Nada importante sucede en el mundo sin que deje de sacudir en algún sentido, a la vía principal de una gran ciudad. En la vía principal de la moderna metrópoli encontramos la entrada forzosa al riñón tentacular del centro populoso. En los cinco o más kilómetros de esta vía encontramos sectores bulliciosos, de diversión irresistible, que enloquecen la sangre y hacen galopar los sentidos. Abundan los bares con sus luces incitadoras, cautivantes atracciones para todos los gustos, almacenes con mil anuncios, hoteles, casinos, restaurantes, clínicas, panaderías, restaurantes, tiendas, cafetines y casas para el placer aptas para adultos.
Hablar de la vía principal de la capital contemporánea es hablar de la “megapolis”, es decir, de lo que se desborda o lo gigantesco. El transporte en la “megapolis” es un “caos”. No siempre existe comunicación amable entre sus habitantes, somos islas flotantes, sin vasos comunicantes.

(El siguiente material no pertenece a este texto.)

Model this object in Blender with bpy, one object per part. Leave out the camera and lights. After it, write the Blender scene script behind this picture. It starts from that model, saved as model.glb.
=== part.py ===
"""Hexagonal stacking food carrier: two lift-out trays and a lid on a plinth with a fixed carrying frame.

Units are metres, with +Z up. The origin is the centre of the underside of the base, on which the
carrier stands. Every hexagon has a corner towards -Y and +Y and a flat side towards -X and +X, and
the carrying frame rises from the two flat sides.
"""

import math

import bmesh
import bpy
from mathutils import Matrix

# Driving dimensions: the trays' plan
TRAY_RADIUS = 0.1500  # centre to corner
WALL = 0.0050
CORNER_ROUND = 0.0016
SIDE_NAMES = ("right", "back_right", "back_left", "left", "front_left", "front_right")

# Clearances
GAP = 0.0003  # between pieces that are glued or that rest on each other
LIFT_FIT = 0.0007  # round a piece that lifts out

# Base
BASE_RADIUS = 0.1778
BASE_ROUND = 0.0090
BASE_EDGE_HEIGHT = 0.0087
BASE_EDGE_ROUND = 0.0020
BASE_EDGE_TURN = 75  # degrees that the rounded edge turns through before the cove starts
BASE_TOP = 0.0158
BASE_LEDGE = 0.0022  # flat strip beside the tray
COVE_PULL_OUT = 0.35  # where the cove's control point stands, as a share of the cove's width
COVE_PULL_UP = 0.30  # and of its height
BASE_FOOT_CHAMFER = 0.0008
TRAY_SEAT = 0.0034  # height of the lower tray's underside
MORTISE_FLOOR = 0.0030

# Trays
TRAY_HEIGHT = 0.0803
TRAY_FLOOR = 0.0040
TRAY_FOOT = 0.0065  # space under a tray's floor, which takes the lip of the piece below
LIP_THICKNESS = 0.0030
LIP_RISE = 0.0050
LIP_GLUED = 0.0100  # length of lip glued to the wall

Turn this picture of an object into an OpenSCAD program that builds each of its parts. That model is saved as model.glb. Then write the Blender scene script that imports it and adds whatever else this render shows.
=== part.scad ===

Aquello de que una ciudad es “una agrupación de familias” no es verdad. Nadie es amigo de nadie, proliferan los gestos agrios, el mal humor, los gracejos injuriosos, la insolencia de unos y otros. La amabilidad, que es un sedante, ha desaparecido. No se ve el caso de que una persona ceda el turno a otra, bien sea niño, anciano o mujer. Es la física barbarie que nos retrotrae a la época cavernaria. No importa la construcción de edificios de varios pisos a los espléndidos puentes levantadas que a veces contribuyen a la congestión desesperante. La conclusión es que el sentido humano de la sana convivencia brilla por su ausencia.
Hoy las ciudades crecen desordenadamente, sin planificación, sin orientación, donde lo gris, el ruido, los pitos que ensordecen, los camiones, los carros, las tractomulas destruyen el silencio, la paz y la armonía. Todo exaspera y conduce al histerismo. No se cuenta con nada, ni siquiera con la seguridad de nuestras vidas.
La nueva metrópoli es una ciudad sin rostro o mejor una ciudad de mil caras. Con la indolencia que nos corroe, los negocios sucios, grandes, pequeños, mínimos, la moral pisoteada, prevalece el “sálvese el que pueda”. Una capital sacudida y perturbada por tantos males, se vuelve odiosa para vivir en ella. Las megalópolis son monstruos desatados, difíciles de enderezar y corregir.
La ciudad que anhelamos no pasa de ser un sueño irrealizable, pues cada día es más grandes o casi inabarcable es el drama. Y es problema de todos. No solo de la autoridad.
Mi vecino, mi semejante, el de más allá y yo mismo, poco hacemos para erradicar el mal que nos avasalla.
¿Cuándo vamos a emprender una campaña para salir del fondo del abismo? Recordemos la tragedia comentada por un escritor inglés. Un día se llevaron preso a un comerciante y a mí no me importó. Otro día se llevaron presa a una comerciante y a mí no me importó. Otro día detuvieron a un colega y yo seguía indiferente. Después apresaron al sacerdote y tampoco me importó. Al final me pusieron preso a mí y ya era demasiado tarde para reaccionar.
¿Se acabaron las juntas cívicas? ¿Y las organizaciones de acción comunal? ¿Y los frentes de solidaridad ciudadana, por qué no operan?